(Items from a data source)
※ ※ ※

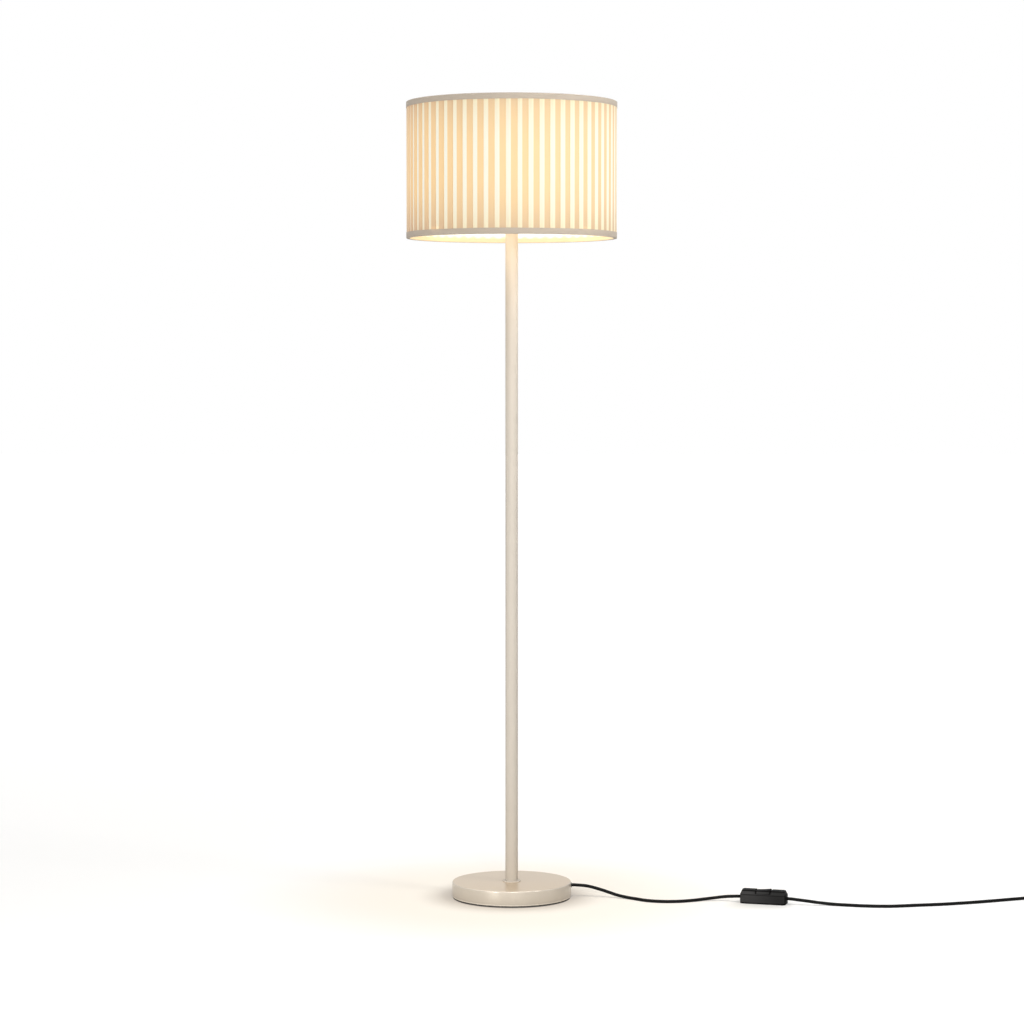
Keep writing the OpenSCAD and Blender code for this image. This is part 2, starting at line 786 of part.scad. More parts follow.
// Band round both layers of the coil, at its far side
module coil_tie() {
    half = coil_turns / 2;
    from_half = abs(round(half - 0.5) + 0.5 - half);
    r_out = coil_r - 0.5 * coil_step + cord_r + running;
    r_in = coil_r - coil_step * (half - from_half) - cord_r - running;
    top = coil_z + coil_rise + cord_r + running;
    soft = 1.5;
    color(black) translate([coil_at[0] - tie_w / 2, coil_at[1], 0]) rotate([90, 0, 90]) linear_extrude(tie_w)
        difference() {
            polygon([
                [r_in - tie_t + soft, 0], [r_out + tie_t - soft, 0], [r_out + tie_t, soft],
                [r_out + tie_t, top + tie_t - soft], [r_out + tie_t - soft, top + tie_t],
                [r_in - tie_t + soft, top + tie_t], [r_in - tie_t, top + tie_t - soft], [r_in - tie_t, soft]
            ]);
            polygon([
                [r_in + soft, tie_t], [r_out - soft, tie_t], [r_out, tie_t + soft],
                [r_out, top - soft], [r_out - soft, top], [r_in + soft, top], [r_in, top - soft],
                [r_in, tie_t + soft]
            ]);
        }
}

// SWITCH, drawn along X with its middle at the origin

module place_switch() {
    translate([switch_at[0], switch_at[1], 0]) rotate([0, 0, switch_yaw]) children();
}

// Outer form, or the hollow when it is drawn smaller by t
module switch_form(t) {
    hull() {
        slab(switch_len - 2 * t, switch_w - 2 * t, switch_r - t / 2, t, slope_z - t / 2);
        slab(switch_len - 2 * t - 0.9 * slope_in, switch_w - 2 * t - 2 * slope_in, switch_r - t / 2 - 2,
            switch_h - t - 0.2, switch_h - t);
    }
}
module cord_mouths() {
    translate([-switch_len, 0, switch_split]) rotate([0, 90, 0])
        cylinder(h = 2 * switch_len, r = cord_r + fitted);
}

// Posts that the two screws draw together
module posts() {
    for (x = [-1, 1])
        translate([x * screw_x, x * screw_y, 0]) cylinder(h = switch_h, r = 3.2, $fn = 24);
}
module screw_holes(r) {
    for (x = [-1, 1])
        translate([x * screw_x, x * screw_y, -1]) cylinder(h = slope_z - 1, r = r, $fn = 24);
}

// Lower shell, open above
module switch_base() {
    color(black) place_switch() difference() {
        switch_form(0);
        difference() {
            switch_form(switch_t);
            posts();
        }
        translate([-switch_len, -switch_w, switch_split]) cube([2 * switch_len, 2 * switch_w, switch_h]);
        cord_mouths();
        screw_holes(1.5);
        for (x = [-1, 1])
            translate([x * screw_x, x * screw_y, -1]) cylinder(h = 4.4, r = 2.6, $fn = 24);
    }
}

// Upper shell. Its window runs across the top and both slopes, and its sides hold the rocker's pins
module switch_cover() {
    hole_l = rocker_len + 2.4;
    hole_w = rocker_w + 2 * rocker_gap;
    rib = 1.5;
    collar_z = rocker_z - 2.5;
    color(black) place_switch() difference() {
        switch_form(0);
        difference() {
            switch_form(switch_t);
            posts();
            translate([-hole_l / 2 - rib, -hole_w / 2 - rib, collar_z])
                cube([hole_l + 2 * rib, hole_w + 2 * rib, switch_h]);
        }
        translate([-switch_len, -switch_w, -switch_h])
            cube([2 * switch_len, 2 * switch_w, switch_h + switch_split]);
        translate([-hole_l / 2, -hole_w / 2, collar_z - 1]) cube([hole_l, hole_w, switch_h]);
        translate([0, 0, rocker_z]) rotate([90, 0, 0])
            cylinder(h = hole_w + 1.6, r = axle_r + fitted, center = true, $fn = 24);
        cord_mouths();
        screw_holes(1.2);
    }
}

// Hollow rocker, as wide as the cover and sloped like it, at rest tipped up on its far side: the lamp is on
module switch_rocker() {
    l = rocker_len / 2;
    w = rocker_w / 2;
    deck = switch_h - rocker_z;
    steep = (switch_h - 0.2 - slope_z) / slope_in;
    side = slope_z + rocker_side * steep - rocker_z;
    over = 2;
    lid = switch_w / 2 - slope_in - (over + 0.2) / steep;
    ear = 1.8;
    deep = 9;
    color(black) place_switch() translate([0, 0, rocker_z]) rotate([0, -rocker_tip / 2, 0]) {
        difference() {
            intersection() {
                rotate([90, 0, 0]) linear_extrude(rocker_w, center = true) polygon([
                    [-l, deck - 0.6], [-l + 0.6, deck], [-0.9 * l, deck + 0.2], [0, deck - 0.3],
                    [0.9 * l, deck + 0.2], [l - 0.6, deck], [l, deck - 0.6], [l - 0.4, side - 2],
                    [4, -2.6], [-4, -2.6], [-l + 0.4, side - 2]
                ]);
                rotate([90, 0, 90]) linear_extrude(rocker_len + 2, center = true) polygon([
                    [-w, -deep], [w, -deep], [w, side], [lid, deck + over], [-lid, deck + over], [-w, side]
                ]);
            }
            translate([-l + ear, -w + ear, -deep])
                cube([rocker_len - 2 * ear, rocker_w - 2 * ear, deep + side - 1.2]);
        }
        rotate([90, 0, 0]) cylinder(h = rocker_w + 2 * rocker_gap + 1, r = axle_r, center = true, $fn = 32);
    }
}

// Fixed contact bridge and two blades in the lower shell
module switch_contacts() {
    foot = switch_t + 0.25;
    color(brass) place_switch() for (y = [-1, 1])
        translate([0, y * 8, 0])
            strip([[-13, foot], [-6, foot], [-4, foot + 3], [4, foot + 8], [9, foot + 8]], 0.5, 4);
}

// Two screws, sunk in the underside
module switch_screws() {
    color(steel) place_switch() for (x = [-1, 1])
        translate([x * screw_x, x * screw_y, 0]) {
            translate([0, 0, 1.2]) cylinder(h = 2.2, r = 2.5, $fn = 32);
            translate([0, 0, 3.3]) cylinder(h = switch_split, r = 1.1, $fn = 32);
        }
}

// PLUG, drawn along Y with the cord's face at the origin

module place_plug() {
    translate([plug_at[0], plug_at[1], tail_z]) children();
}

// Moulded body with a ribbed relief, pointed grip and the sleeves of the pins
module plug_body() {
    r0 = cord_r + 0.9;
    r1 = plug_t / 2 - 1;
    ribs = 4;
    rib = relief_len / (2 * ribs + 1);
    relief = [
        for (i = [0 : ribs - 1])
            let(r = r0 + (r1 - r0) * i / ribs)
            each [
                [r, 2 * i * rib], [r + 0.4, (2 * i + 1) * rib],
                [r - 0.6, (2 * i + 1) * rib], [r - 0.6, (2 * i + 2) * rib]
            ]
    ];
    color(black) place_plug() {
        rotate([-90, 0, 0]) rotate_extrude($fn = 32)
            polygon(concat(
                [[0, 0]], relief, [[r1, 2 * ribs * rib], [r1, relief_len + 1], [0, relief_len + 1]]));
        translate([0, relief_len, 0]) hull() {
            translate([-7, 0, -r1]) cube([14, 1, 2 * r1]);
            translate([-plug_w / 2 + 1.5, plug_len - 8, -plug_t / 2]) cube([plug_w - 3, 7, plug_t]);
            translate([-plug_w / 2, plug_len - 7, -plug_t / 2 + 2]) cube([plug_w, 7, plug_t - 4]);
        }
        for (x = [-1, 1])
            translate([x * pin_gap / 2, relief_len + plug_len - 0.5, 0]) rotate([-90, 0, 0]) difference() {
                cylinder(h = pin_len / 2 + 0.5, r = pin_d / 2 - 0.1, $fn = 32);
                translate([0, 0, 0.5]) cylinder(h = pin_len, r = 1.3, $fn = 32);
            }
    }
}

// Two round pins with domed tips, carried in the sleeves
module plug_pins() {
    tip = pin_d / 2;
    outline = concat(
        [[0, 0.1], [1.2, 0.1], [1.2, pin_len / 2 + 0.1], [tip, pin_len / 2 + 0.1]],
        arc([tip - 1.2, pin_len - 1.2], 1.2, 0, 90, 4), [[0, pin_len]]);
    color(brass) place_plug() for (x = [-1, 1])
        translate([x * pin_gap / 2, relief_len + plug_len, 0])
            rotate([-90, 0, 0]) rotate_extrude($fn = 32) polygon(outline);
}

felt_pad();
base_plate();
base_weight();
base_cover();
base_washer();
base_nut();
base_nipple();
foot_collar();
foot_insert();
pole_tube();
top_insert();
top_nipple();
holder_cap();
holder_body();
terminal_block();
terminal_screws();
thread_sleeve();
centre_contact();
cord_bush();
inner_cord();
lead_wires();
fitter_spider();
lower_wire_ring();
upper_wire_ring();
shade_lining();
pleated_cloth();
lower_tape();
upper_tape();
shade_ring();
bulb_globe();
bulb_housing();
bulb_cap();
bulb_insulator();
bulb_contact();
cord_to_switch();
switch_base();
switch_cover();
switch_rocker();
switch_contacts();
switch_screws();
cord_to_coil();
cord_coil();
coil_tie();
cord_tail();
plug_body();
plug_pins();
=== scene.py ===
# %% [markdown]
# # A pleated shade floor lamp
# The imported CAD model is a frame: every node already has its real size and place, in metres,
# with +Z up the pole and +X where the lead leaves the base. The cells below dress that frame.
# Each visible part gets a surface that is worked out with numpy and a finish made of nodes.

import bpy
import numpy as np
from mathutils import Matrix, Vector


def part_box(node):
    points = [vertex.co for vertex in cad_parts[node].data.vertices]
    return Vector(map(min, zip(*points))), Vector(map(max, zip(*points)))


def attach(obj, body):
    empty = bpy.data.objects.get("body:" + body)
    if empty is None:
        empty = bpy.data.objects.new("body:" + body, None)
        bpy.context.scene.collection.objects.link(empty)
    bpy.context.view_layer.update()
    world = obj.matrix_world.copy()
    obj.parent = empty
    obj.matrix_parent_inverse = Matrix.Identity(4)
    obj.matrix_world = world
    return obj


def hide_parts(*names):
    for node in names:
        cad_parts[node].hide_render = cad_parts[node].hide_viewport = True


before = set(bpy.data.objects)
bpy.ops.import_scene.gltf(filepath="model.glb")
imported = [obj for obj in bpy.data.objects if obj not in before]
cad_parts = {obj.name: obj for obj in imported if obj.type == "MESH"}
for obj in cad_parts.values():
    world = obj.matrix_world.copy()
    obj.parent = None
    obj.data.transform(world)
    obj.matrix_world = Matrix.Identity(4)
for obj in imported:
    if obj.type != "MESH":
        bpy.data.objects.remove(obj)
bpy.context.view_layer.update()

MM = 0.001
TURN = 2 * np.pi


def low(node):
    """Height of the underside of a CAD node."""
    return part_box(node)[0].z


def high(node):
    """Height of the top of a CAD node."""
    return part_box(node)[1].z


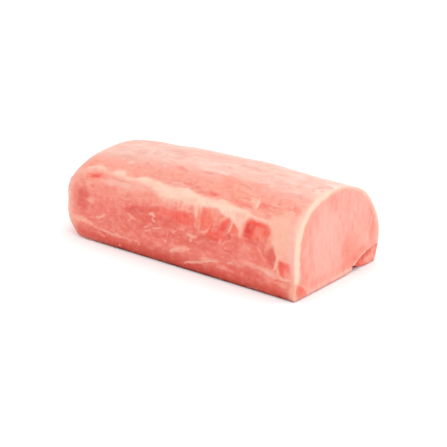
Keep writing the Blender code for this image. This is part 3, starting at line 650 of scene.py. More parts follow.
def place(x, y, z, inset=0.0):
    """The bent prism with its far end rounded off, as points."""
    across, up = bend(x, y, z)
    k = end_scale(x, inset)
    return np.stack([x + 0 * across, END_CENTRE_Y + (across - END_CENTRE_Y) * k,
                     END_CENTRE_Z + (up - END_CENTRE_Z) * k], -1)


def middle_line(x, inset=0.0):
    """Points along the middle of the joint."""
    return place(x, 0 * x, 0 * x + MIDDLE_Z, inset)


def unplace(points):
    """Takes points of the joint back to the straight prism: x, y, z."""
    x = points[:, 0]
    k = np.maximum(end_scale(x), 0.06)
    across = END_CENTRE_Y + (points[:, 1] - END_CENTRE_Y) / k
    up = END_CENTRE_Z + (points[:, 2] - END_CENTRE_Z) / k
    far, bow = far_and_bow(x)
    return x, (across - SKEW * far) / (1 + FAR_WIDENING * far), up / ((1 - FAR_LOWERING * far) * bow)


def scrambled(cells, seed):
    """A repeatable jumble of bits for each cell of a lattice."""
    x, y, z = (cells[:, i].astype(np.uint64) for i in range(3))
    bits = x * np.uint64(73856093) ^ y * np.uint64(19349663) ^ z * np.uint64(83492791)
    bits ^= np.uint64(seed * 2654435761 % 2 ** 32)
    bits = (bits ^ (bits >> np.uint64(15))) * np.uint64(2246822519) & np.uint64(0xFFFFFFFF)
    bits = (bits ^ (bits >> np.uint64(13))) * np.uint64(3266489917) & np.uint64(0xFFFFFFFF)
    return bits ^ (bits >> np.uint64(16))


def cloud(points, seed):
    """Smooth noise between about -1 and 1, with blobs about one unit across."""
    cells = np.floor(points).astype(np.int64)
    inside = points - cells
    blend = inside ** 3 * (inside * (inside * 6 - 15) + 10)
    total = np.zeros(len(points))
    for corner in ((i, j, k) for i in (0, 1) for j in (0, 1) for k in (0, 1)):
        bits = scrambled(cells + corner + 4096, seed)
        lean = [((bits >> np.uint64(9 * i)) & np.uint64(511)).astype(float) / 255.5 - 1 for i in range(3)]
        away = inside - corner
        weight = np.ones(len(points))
        for i in range(3):
            weight = weight * (blend[:, i] if corner[i] else 1 - blend[:, i])
        total += weight * sum(lean[i] * away[:, i] for i in range(3))
    return 1.6 * total


def grain(points, length, width, seed):
    """Noise in the meat at places in metres, stretched lengthwise, sizes in millimetres."""
    return cloud(points * 1000 / np.array([length, width, width]), seed)


def upright_grain(points, width, height, seed):
    """Noise stretched upwards, as the fibres stand on the sides and on the knife cut."""
    return cloud(points * 1000 / np.array([width, width, height]), seed)


def slow_noise(points, frequency):
    """The noise that the construction model uses."""
    return np.array([noise.noise(Vector(p)) for p in points * frequency])


def swell(points):
    """The construction model's own slow unevenness, so that the pieces keep to it."""
    wave = slow_noise(points, SWELL_FREQUENCY) + RIPPLE_SHARE * slow_noise(points, RIPPLE_FREQUENCY)
    return SWELL * wave * smooth(*STEADY_FOOT, points[:, 2])


def patch_mask(along, round_, oval, edge):
    """How far points lie inside a tilted oval patch, from 0 to 1."""
    centre_a, centre_r, half_a, half_r, tilt = oval
    turn = math.radians(tilt)
    a, r = along - centre_a, round_ - centre_r
    u = (a * math.cos(turn) + r * math.sin(turn)) / half_a
    v = (r * math.cos(turn) - a * math.sin(turn)) / half_r
    return 1 - smooth(1 - edge, 1 + edge, np.hypot(u, v))


def stroke_mask(along, round_, points, half_width):
    """How far points lie inside a tapering stroke, from 0 to 1."""
    nearest = np.full_like(along, 1e9)
    where = np.zeros_like(along)
    spans = len(points) - 1
    for i, ((a0, r0), (a1, r1)) in enumerate(zip(points, points[1:])):
        run_a, run_r = a1 - a0, r1 - r0
        t = ((along - a0) * run_a + (round_ - r0) * run_r) / (run_a ** 2 + run_r ** 2)
        t = np.clip(t, 0, 1)
        distance = np.hypot(along - a0 - t * run_a, round_ - r0 - t * run_r)
        closer = distance < nearest
        nearest = np.where(closer, distance, nearest)
        where = np.where(closer, (i + t) / spans, where)
    taper = 0.45 + 0.55 * np.sqrt(np.clip(4 * where * (1 - where), 0, 1))
    return 1 - smooth(0.45, 1.35, nearest / (half_width * taper))


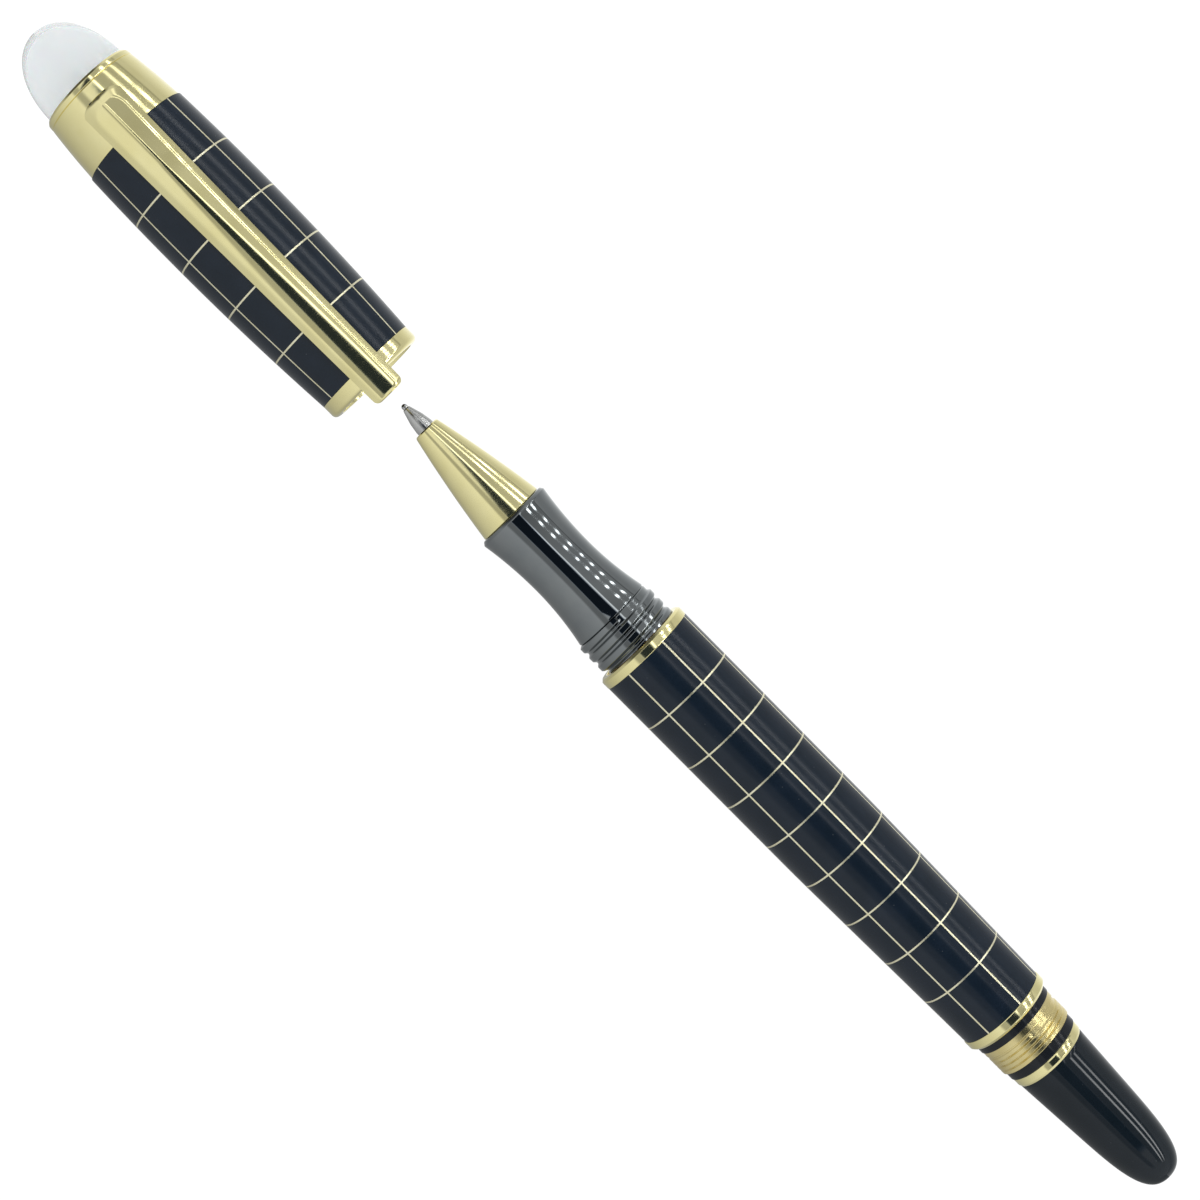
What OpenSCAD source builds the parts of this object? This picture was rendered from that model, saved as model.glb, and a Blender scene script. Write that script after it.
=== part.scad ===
// Capped rollerball pen, lying along X with its cap drawn off in line ahead of the point.
// +X runs from the crown to the tail, +Z is up and the clip is on top.
// Body places are measured from the barrel's front face, cap places from the cap's lip towards the crown.

/* [Layout] */
// Distance from the cap's lip to the barrel's front face
cap_off = 41.7; // [38:0.1:60]

/* [Barrel] */
// Radius of the straight front stretch
barrel_r = 6.05; // [5.9:0.05:6.2]
// Radius where the barrel meets the rear ring
barrel_end_r = 5.62; // [5.5:0.02:5.8]
// Place where the taper starts
taper_x = 31.5; // [20:0.5:45]
// Place of the barrel tube's rear end
barrel_end_x = 58.64; // [55:0.02:60]
// Width of the ring at the barrel's front
front_ring_w = 1.25; // [1:0.05:2.5]
// Inside radius of the barrel tube
barrel_bore_r = 5.1; // [5:0.02:5.2]

/* [Grid] */
// Width of an inlaid line
line_w = 0.22; // [0.15:0.01:0.4]
// Depth of an inlaid line
line_depth = 0.12; // [0.08:0.01:0.2]
// Number of lines along each tube
stripes = 7; // [4:1:12]
// Number of cells along the barrel
barrel_cells = 9; // [4:1:12]
// Length of a cell along the barrel, except the last, which runs on to the rear ring
barrel_cell_l = 6.34; // [5:0.02:6.5]
// Number of cells along the cap
cap_cells = 5; // [3:1:8]
// Turn of the barrel's first line from the top
barrel_stripe_turn = 32.5; // [0:0.5:50]

/* [Section] */
// Radius of the grip at its waist
waist_r = 4.05; // [4:0.05:4.2]
// Place of the waist
waist_x = -12.3; // [-14:0.1:-10]
// Radius of the grip's front shoulder
grip_front_r = 4.66; // [4.4:0.01:4.8]
// Radius of the grip's rear end
grip_back_r = 4.9; // [4.7:0.05:5]
// Place of the grip's rear end
grip_back_x = -4.4; // [-5:0.1:-4]
// Place of the joint between the nose and the grip
nose_back_x = -20.4; // [-21:0.1:-19.5]
// Length of the nose
nose_l = 13.55; // [12.5:0.05:14]
// Radius of the nose at the grip
nose_back_r = 4.1; // [4:0.02:4.2]
// Radius of the nose at its mouth
nose_front_r = 1.6; // [1.4:0.02:1.8]

/* [Cap threads] */
// Distance from one ridge to the next
thread_pitch = 1.41; // [1.2:0.01:1.42]
// Radius over the ridges
thread_r = 5.2; // [5.1:0.02:5.24]
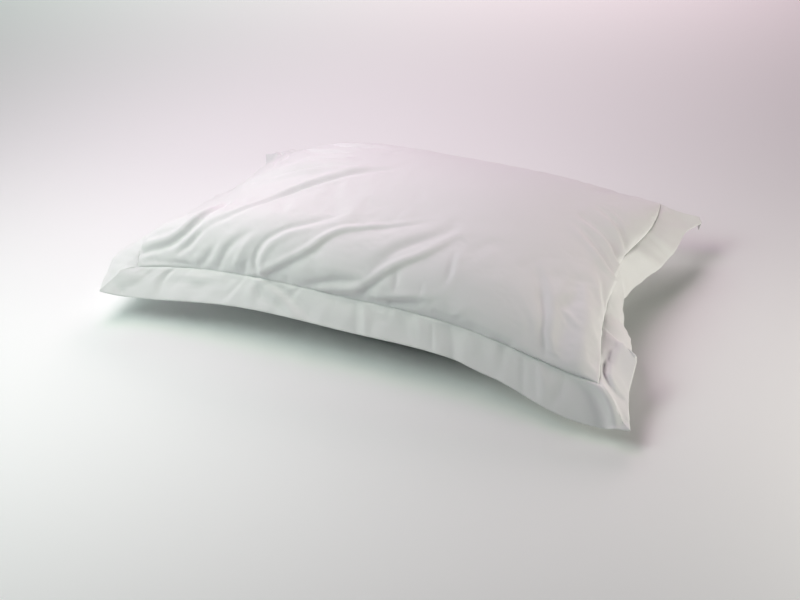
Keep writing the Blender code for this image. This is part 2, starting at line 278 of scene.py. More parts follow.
def blurred(grid: Array, cells: float) -> Array:
    """Smooth a grid both ways.

    Args:
        grid: the values.
        cells: about how many cells they are smoothed over.

    Returns:
        The smoothed values.
    """
    reach = int(3 * cells)
    weights = np.exp(-0.5 * (np.arange(-reach, reach + 1) / cells) ** 2)
    weights /= weights.sum()
    for axis in (0, 1):
        pad = [(reach, reach) if i == axis else (0, 0) for i in range(grid.ndim)]
        wide = np.pad(grid, pad, mode="reflect", reflect_type="odd")
        size = grid.shape[axis]
        parts = (weight * np.take(wide, np.arange(i, i + size), axis=axis)
                 for i, weight in enumerate(weights))
        grid = sum(parts)
    return grid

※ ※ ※

Please extract exactly, and only, the lines from the line containing "278 of scene.py. More parts follow." through the last line of the records.

Keep writing the Blender code for this image. This is part 2, starting at line 278 of scene.py. More parts follow.
def blurred(grid: Array, cells: float) -> Array:
    """Smooth a grid both ways.

    Args:
        grid: the values.
        cells: about how many cells they are smoothed over.

    Returns:
        The smoothed values.
    """
    reach = int(3 * cells)
    weights = np.exp(-0.5 * (np.arange(-reach, reach + 1) / cells) ** 2)
    weights /= weights.sum()
    for axis in (0, 1):
        pad = [(reach, reach) if i == axis else (0, 0) for i in range(grid.ndim)]
        wide = np.pad(grid, pad, mode="reflect", reflect_type="odd")
        size = grid.shape[axis]
        parts = (weight * np.take(wide, np.arange(i, i + size), axis=axis)
                 for i, weight in enumerate(weights))
        grid = sum(parts)
    return grid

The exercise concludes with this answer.